### TASK TO CARRY OUT
Beginning with the first line below, please repeat the material exactly, ending with the line that includes "0.11, 1.0, 0.0)".
-*-
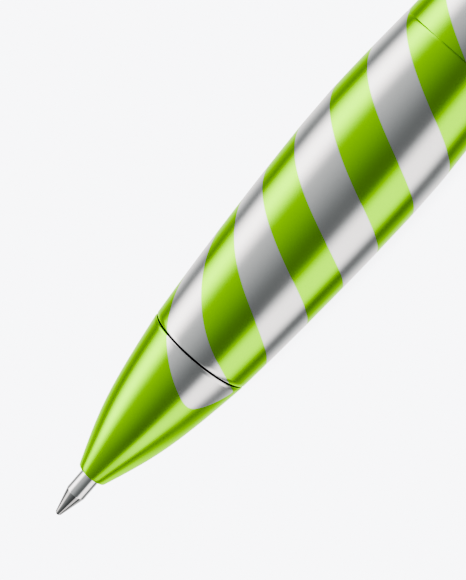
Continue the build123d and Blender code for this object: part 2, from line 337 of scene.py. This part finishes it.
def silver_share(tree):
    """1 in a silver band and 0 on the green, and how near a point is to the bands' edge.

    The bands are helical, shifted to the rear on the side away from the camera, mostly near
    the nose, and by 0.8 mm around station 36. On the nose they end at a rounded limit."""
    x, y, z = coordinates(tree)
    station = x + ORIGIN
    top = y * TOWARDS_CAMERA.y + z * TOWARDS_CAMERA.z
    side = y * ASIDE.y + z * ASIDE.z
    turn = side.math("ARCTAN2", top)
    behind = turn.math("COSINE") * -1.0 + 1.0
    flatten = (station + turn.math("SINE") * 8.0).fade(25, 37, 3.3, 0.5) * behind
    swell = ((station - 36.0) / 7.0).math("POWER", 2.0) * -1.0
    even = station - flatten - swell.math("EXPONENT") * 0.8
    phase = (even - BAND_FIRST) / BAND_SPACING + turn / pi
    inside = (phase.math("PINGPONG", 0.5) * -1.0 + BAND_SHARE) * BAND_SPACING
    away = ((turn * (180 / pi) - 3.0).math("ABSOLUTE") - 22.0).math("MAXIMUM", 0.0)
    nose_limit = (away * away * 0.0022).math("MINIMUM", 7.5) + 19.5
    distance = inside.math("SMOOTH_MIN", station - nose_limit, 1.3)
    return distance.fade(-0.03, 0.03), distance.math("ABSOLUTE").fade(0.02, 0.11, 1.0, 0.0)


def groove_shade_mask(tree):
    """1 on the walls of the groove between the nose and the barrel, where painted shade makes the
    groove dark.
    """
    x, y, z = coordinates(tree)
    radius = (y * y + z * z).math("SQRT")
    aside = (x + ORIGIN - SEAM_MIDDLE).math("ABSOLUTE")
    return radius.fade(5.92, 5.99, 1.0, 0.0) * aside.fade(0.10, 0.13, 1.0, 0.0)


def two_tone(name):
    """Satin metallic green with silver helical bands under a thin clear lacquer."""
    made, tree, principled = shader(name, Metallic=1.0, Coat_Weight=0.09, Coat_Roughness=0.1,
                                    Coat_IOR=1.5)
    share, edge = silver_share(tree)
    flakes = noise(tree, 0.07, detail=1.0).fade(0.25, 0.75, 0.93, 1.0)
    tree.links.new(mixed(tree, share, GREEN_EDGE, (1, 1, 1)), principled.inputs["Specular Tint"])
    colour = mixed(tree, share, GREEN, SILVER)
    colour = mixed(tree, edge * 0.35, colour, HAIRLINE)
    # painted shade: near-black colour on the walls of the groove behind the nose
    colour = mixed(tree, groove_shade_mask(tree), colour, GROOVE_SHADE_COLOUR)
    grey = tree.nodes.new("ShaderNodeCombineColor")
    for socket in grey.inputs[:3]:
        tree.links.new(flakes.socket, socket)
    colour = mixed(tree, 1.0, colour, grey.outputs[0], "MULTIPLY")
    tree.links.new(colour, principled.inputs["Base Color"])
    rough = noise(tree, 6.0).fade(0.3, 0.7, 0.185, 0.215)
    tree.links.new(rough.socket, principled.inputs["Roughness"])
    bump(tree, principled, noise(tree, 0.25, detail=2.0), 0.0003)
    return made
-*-
### FULL OUTPUT
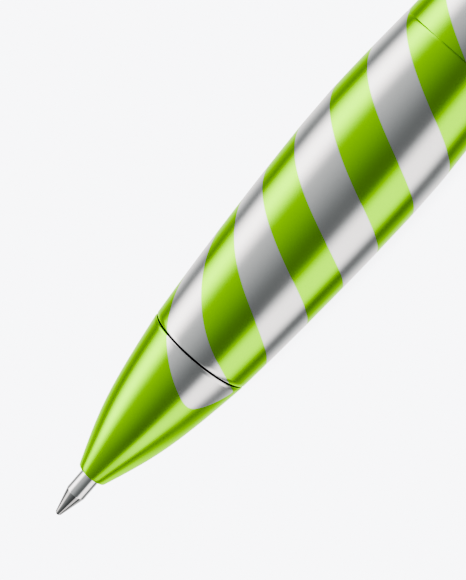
Continue the build123d and Blender code for this object: part 2, from line 337 of scene.py. This part finishes it.
def silver_share(tree):
    """1 in a silver band and 0 on the green, and how near a point is to the bands' edge.

    The bands are helical, shifted to the rear on the side away from the camera, mostly near
    the nose, and by 0.8 mm around station 36. On the nose they end at a rounded limit."""
    x, y, z = coordinates(tree)
    station = x + ORIGIN
    top = y * TOWARDS_CAMERA.y + z * TOWARDS_CAMERA.z
    side = y * ASIDE.y + z * ASIDE.z
    turn = side.math("ARCTAN2", top)
    behind = turn.math("COSINE") * -1.0 + 1.0
    flatten = (station + turn.math("SINE") * 8.0).fade(25, 37, 3.3, 0.5) * behind
    swell = ((station - 36.0) / 7.0).math("POWER", 2.0) * -1.0
    even = station - flatten - swell.math("EXPONENT") * 0.8
    phase = (even - BAND_FIRST) / BAND_SPACING + turn / pi
    inside = (phase.math("PINGPONG", 0.5) * -1.0 + BAND_SHARE) * BAND_SPACING
    away = ((turn * (180 / pi) - 3.0).math("ABSOLUTE") - 22.0).math("MAXIMUM", 0.0)
    nose_limit = (away * away * 0.0022).math("MINIMUM", 7.5) + 19.5
    distance = inside.math("SMOOTH_MIN", station - nose_limit, 1.3)
    return distance.fade(-0.03, 0.03), distance.math("ABSOLUTE").fade(0.02, 0.11, 1.0, 0.0)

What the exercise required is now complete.